= Charles Tuzzo =

American mobster

Charles "Chuckie" Tuzzo (born November 22, 1933) is a New York mobster who is a capo with the Genovese crime family.

== Criminal career ==

A reputed captain in the Genovese crime family upon the takeover by Vincent "Chin" Gigante in the 1980s, Tuzzo's criminal activities were mostly white collar crimes in Manhattan, Queens and Brooklyn. In the early 1990s, Tuzzo, former acting boss Liborio "Barney" Bellomo, and capo Ernest "Ernie" Muscarella participated in several lucrative pump-and-dump stock schemes.

== Controlling the ILA ==

In 1997, Gigante was convicted of federal racketeering charges and sentenced to 12 years in prison. With Bellomo incarcerated on similar charges and reputed Consigliere Dominick "Quiet Dom" Cirillo resigning, Muscarella became Genovese acting boss. His rise would also increase Tuzzo's influence in the Manhattan faction. In the late 1990s, Tuzzo, Muscarella and other members of the family dominated the International Longshoremen's Association (ILA) and began extorting companies such as Orex Gold Mines Corp. operating on the piers in the New York City and New Jersey metropolitan area, and in Miami, Florida. Tuzzo's other criminal activities included bid rigging, loansharking and racketeering.

== Indictments ==

In January 2002, Tuzzo, Muscarella, and Gigante were indicted on federal racketeering, conspiracy and extortion charges. The Genovese family had gained control of International Longshoremen's Association (ILA) locals in New York, New Jersey, and Miami, Florida. They used this power to extort money from shipping container repair companies and other waterfront-related businesses.
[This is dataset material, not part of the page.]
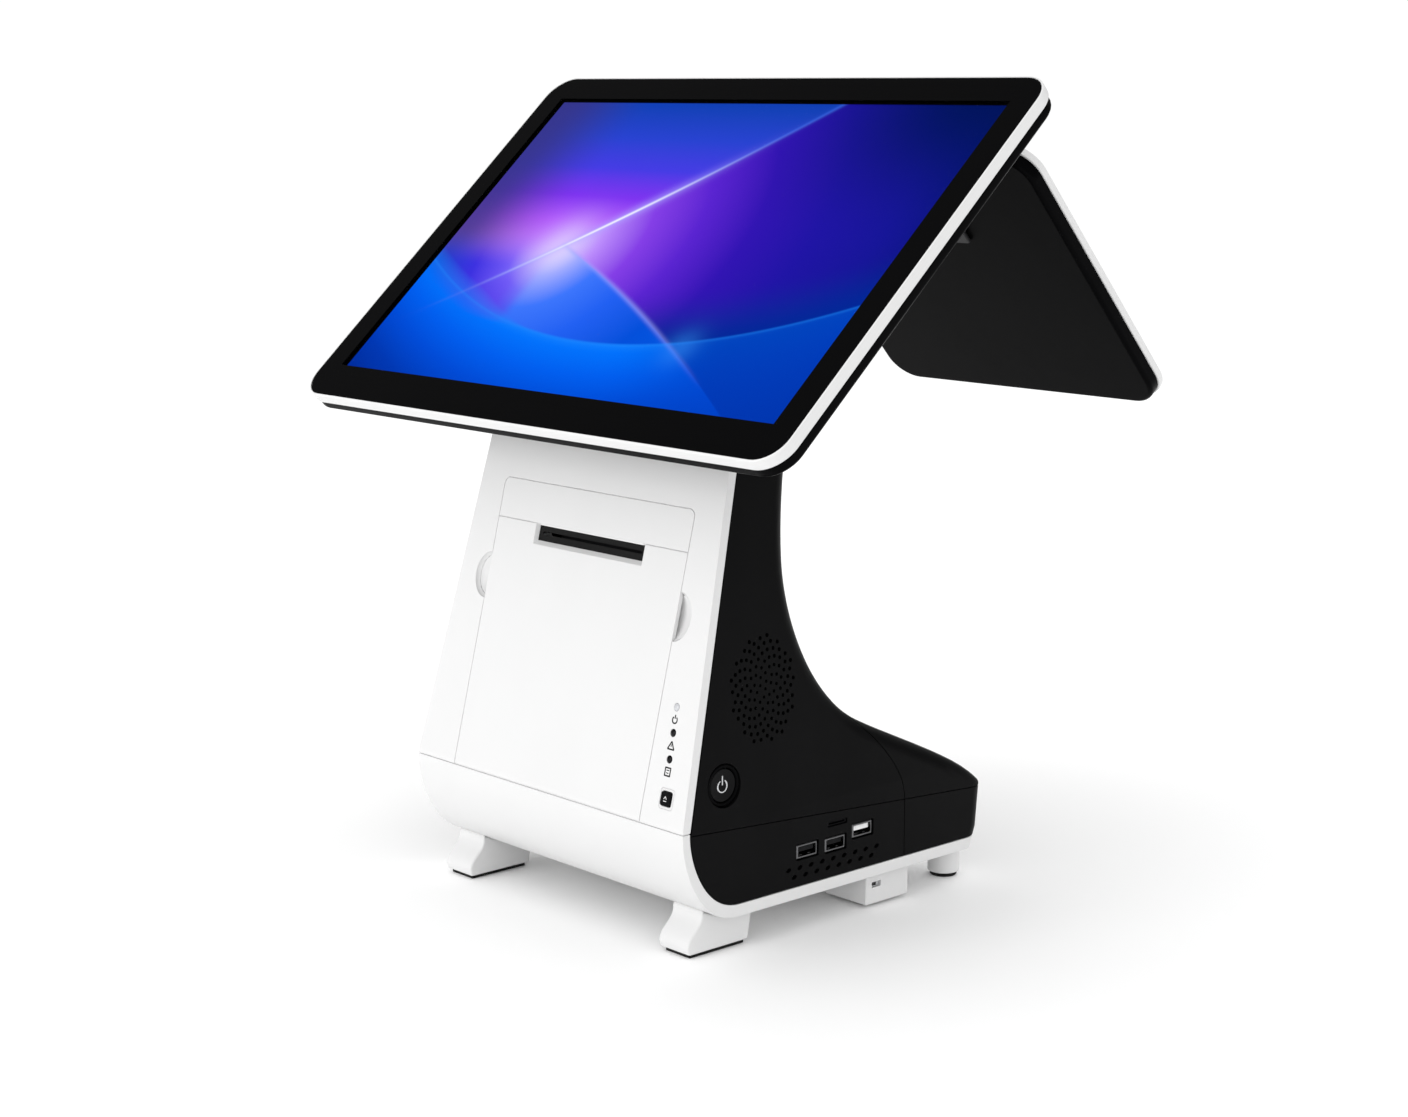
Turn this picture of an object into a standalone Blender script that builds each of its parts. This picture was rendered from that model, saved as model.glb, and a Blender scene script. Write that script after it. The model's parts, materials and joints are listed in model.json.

Additional charges against the defendants also brought in evidence of extorting the Laborer International Union of North America, Teamsters Local 32B/J of the Building Services Workers Union and the Mason Tenders District Council of Greater New York. On April 7, 2003, Tuzzo pleaded guilty to extortion conspiracy. He was later sentenced to five years in prison. Tuzzo was released from prison on February 2, 2006. As part of his plea agreement, Tuzzo is prohibited from participating in the ILA or any waterfront-related business.